- **Given request**:
Extract exactly the run of lines starting at the line that holds "3), round(centre.Z, 3))" and ending at the line that holds "record = json.load(file)", both included.

- **Dataset excerpt**:
========================================================================
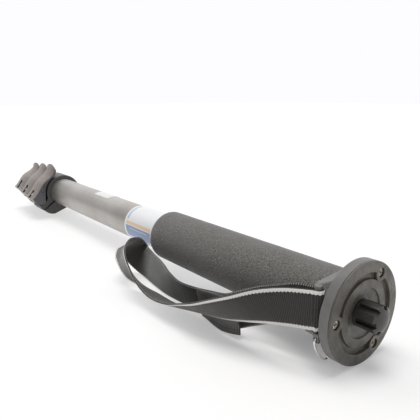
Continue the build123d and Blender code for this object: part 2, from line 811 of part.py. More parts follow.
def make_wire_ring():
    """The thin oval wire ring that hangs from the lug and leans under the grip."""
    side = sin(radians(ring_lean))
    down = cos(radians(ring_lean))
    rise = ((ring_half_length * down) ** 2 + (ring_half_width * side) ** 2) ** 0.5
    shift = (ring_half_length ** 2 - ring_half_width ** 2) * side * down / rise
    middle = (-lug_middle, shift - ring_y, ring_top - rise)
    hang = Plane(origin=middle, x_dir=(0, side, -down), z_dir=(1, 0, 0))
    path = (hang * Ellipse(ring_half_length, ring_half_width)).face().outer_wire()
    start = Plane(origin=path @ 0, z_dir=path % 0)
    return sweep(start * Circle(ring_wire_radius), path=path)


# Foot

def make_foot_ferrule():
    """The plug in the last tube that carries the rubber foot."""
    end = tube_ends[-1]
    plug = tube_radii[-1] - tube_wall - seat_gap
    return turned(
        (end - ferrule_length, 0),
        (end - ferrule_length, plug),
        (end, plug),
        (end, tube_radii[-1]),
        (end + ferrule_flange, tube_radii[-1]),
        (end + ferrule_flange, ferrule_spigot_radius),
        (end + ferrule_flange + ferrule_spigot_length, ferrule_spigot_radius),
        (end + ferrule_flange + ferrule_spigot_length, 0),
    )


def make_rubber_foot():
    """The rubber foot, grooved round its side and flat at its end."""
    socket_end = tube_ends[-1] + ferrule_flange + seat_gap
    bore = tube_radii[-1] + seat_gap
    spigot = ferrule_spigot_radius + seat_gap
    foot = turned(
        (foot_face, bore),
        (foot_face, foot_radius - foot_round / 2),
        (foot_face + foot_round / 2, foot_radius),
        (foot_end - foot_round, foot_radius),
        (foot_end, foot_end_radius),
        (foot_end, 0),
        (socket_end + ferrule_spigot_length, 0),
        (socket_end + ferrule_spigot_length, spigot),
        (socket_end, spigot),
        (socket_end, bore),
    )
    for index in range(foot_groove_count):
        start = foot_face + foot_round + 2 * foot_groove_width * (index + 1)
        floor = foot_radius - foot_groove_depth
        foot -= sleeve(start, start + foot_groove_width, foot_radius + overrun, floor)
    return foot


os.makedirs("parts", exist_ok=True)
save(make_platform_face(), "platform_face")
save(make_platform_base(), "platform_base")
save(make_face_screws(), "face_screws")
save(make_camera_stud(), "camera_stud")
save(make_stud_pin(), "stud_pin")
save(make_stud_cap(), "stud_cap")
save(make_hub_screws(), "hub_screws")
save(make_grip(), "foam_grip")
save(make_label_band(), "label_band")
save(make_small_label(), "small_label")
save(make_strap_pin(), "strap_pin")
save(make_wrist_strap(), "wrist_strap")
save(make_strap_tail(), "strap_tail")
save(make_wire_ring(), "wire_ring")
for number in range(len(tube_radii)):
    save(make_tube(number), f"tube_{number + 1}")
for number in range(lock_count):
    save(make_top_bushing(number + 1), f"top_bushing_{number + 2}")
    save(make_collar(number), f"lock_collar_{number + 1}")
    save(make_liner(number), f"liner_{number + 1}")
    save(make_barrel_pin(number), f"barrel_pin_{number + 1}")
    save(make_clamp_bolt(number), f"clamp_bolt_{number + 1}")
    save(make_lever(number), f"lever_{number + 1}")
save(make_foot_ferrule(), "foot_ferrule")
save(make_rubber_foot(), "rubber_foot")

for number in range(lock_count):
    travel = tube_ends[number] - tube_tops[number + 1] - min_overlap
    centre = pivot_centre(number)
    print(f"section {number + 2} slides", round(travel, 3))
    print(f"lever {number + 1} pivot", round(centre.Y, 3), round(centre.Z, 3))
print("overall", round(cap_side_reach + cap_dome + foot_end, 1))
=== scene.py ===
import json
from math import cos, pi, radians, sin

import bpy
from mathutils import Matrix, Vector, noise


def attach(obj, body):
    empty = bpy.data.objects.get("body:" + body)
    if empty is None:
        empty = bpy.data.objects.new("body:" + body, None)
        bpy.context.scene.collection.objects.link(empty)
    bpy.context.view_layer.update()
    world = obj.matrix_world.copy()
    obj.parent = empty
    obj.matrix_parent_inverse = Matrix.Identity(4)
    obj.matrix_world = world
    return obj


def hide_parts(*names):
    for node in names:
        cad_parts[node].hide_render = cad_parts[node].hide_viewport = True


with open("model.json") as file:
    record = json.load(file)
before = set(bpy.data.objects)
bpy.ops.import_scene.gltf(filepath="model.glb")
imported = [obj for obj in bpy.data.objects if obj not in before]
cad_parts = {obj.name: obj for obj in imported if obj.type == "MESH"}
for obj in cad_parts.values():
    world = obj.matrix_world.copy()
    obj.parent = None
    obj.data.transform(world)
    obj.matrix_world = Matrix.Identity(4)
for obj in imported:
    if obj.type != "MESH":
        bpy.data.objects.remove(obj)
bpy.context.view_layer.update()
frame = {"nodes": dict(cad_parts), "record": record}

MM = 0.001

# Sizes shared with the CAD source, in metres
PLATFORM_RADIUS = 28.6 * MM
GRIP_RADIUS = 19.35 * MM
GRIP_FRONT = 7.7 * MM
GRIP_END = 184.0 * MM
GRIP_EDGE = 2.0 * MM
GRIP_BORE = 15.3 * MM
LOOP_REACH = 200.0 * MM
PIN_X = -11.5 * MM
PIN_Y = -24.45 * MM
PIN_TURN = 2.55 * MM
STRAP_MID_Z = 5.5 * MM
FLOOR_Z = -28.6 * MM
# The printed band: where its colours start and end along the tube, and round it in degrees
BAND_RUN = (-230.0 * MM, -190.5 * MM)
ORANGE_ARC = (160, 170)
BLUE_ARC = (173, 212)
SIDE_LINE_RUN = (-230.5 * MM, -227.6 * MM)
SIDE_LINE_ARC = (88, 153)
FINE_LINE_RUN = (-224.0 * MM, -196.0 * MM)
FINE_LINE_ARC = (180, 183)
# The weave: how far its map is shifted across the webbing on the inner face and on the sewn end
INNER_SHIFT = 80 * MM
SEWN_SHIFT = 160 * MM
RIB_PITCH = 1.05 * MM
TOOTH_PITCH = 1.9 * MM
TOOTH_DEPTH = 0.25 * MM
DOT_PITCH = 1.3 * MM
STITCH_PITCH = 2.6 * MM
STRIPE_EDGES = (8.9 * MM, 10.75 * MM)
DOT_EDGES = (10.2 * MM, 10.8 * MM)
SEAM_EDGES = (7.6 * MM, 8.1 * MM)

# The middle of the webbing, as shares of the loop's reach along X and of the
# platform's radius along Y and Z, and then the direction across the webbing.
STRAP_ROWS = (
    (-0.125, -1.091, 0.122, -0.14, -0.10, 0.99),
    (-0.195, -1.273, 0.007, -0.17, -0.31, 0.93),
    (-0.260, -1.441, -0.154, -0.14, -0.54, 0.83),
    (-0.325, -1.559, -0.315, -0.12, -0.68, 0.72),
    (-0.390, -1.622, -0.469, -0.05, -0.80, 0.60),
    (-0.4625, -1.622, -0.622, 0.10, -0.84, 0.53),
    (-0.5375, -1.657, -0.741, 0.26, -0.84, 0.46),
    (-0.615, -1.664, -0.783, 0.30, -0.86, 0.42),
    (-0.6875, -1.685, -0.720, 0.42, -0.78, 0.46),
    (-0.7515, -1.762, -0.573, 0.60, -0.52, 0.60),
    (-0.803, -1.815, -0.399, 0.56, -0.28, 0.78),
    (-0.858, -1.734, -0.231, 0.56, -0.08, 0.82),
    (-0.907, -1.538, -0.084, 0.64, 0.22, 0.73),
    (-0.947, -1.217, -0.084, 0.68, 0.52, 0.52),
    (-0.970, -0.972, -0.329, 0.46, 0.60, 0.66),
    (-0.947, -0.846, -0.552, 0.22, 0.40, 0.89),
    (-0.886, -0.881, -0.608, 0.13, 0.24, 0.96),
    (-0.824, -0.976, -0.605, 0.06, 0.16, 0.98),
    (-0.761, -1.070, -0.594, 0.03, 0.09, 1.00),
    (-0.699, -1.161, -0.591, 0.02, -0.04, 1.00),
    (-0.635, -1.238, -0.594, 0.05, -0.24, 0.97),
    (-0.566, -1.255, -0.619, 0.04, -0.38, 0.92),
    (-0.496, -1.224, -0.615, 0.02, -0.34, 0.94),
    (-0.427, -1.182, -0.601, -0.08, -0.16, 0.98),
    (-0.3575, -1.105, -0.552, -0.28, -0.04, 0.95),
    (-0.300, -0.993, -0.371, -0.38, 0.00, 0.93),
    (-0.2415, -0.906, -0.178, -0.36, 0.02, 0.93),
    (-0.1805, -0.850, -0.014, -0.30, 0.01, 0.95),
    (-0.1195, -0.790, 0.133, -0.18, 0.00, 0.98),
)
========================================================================
- **Response to this task**:
    print(f"lever {number + 1} pivot", round(centre.Y, 3), round(centre.Z, 3))
print("overall", round(cap_side_reach + cap_dome + foot_end, 1))
=== scene.py ===
import json
from math import cos, pi, radians, sin

import bpy
from mathutils import Matrix, Vector, noise


def attach(obj, body):
    empty = bpy.data.objects.get("body:" + body)
    if empty is None:
        empty = bpy.data.objects.new("body:" + body, None)
        bpy.context.scene.collection.objects.link(empty)
    bpy.context.view_layer.update()
    world = obj.matrix_world.copy()
    obj.parent = empty
    obj.matrix_parent_inverse = Matrix.Identity(4)
    obj.matrix_world = world
    return obj


def hide_parts(*names):
    for node in names:
        cad_parts[node].hide_render = cad_parts[node].hide_viewport = True


with open("model.json") as file:
    record = json.load(file)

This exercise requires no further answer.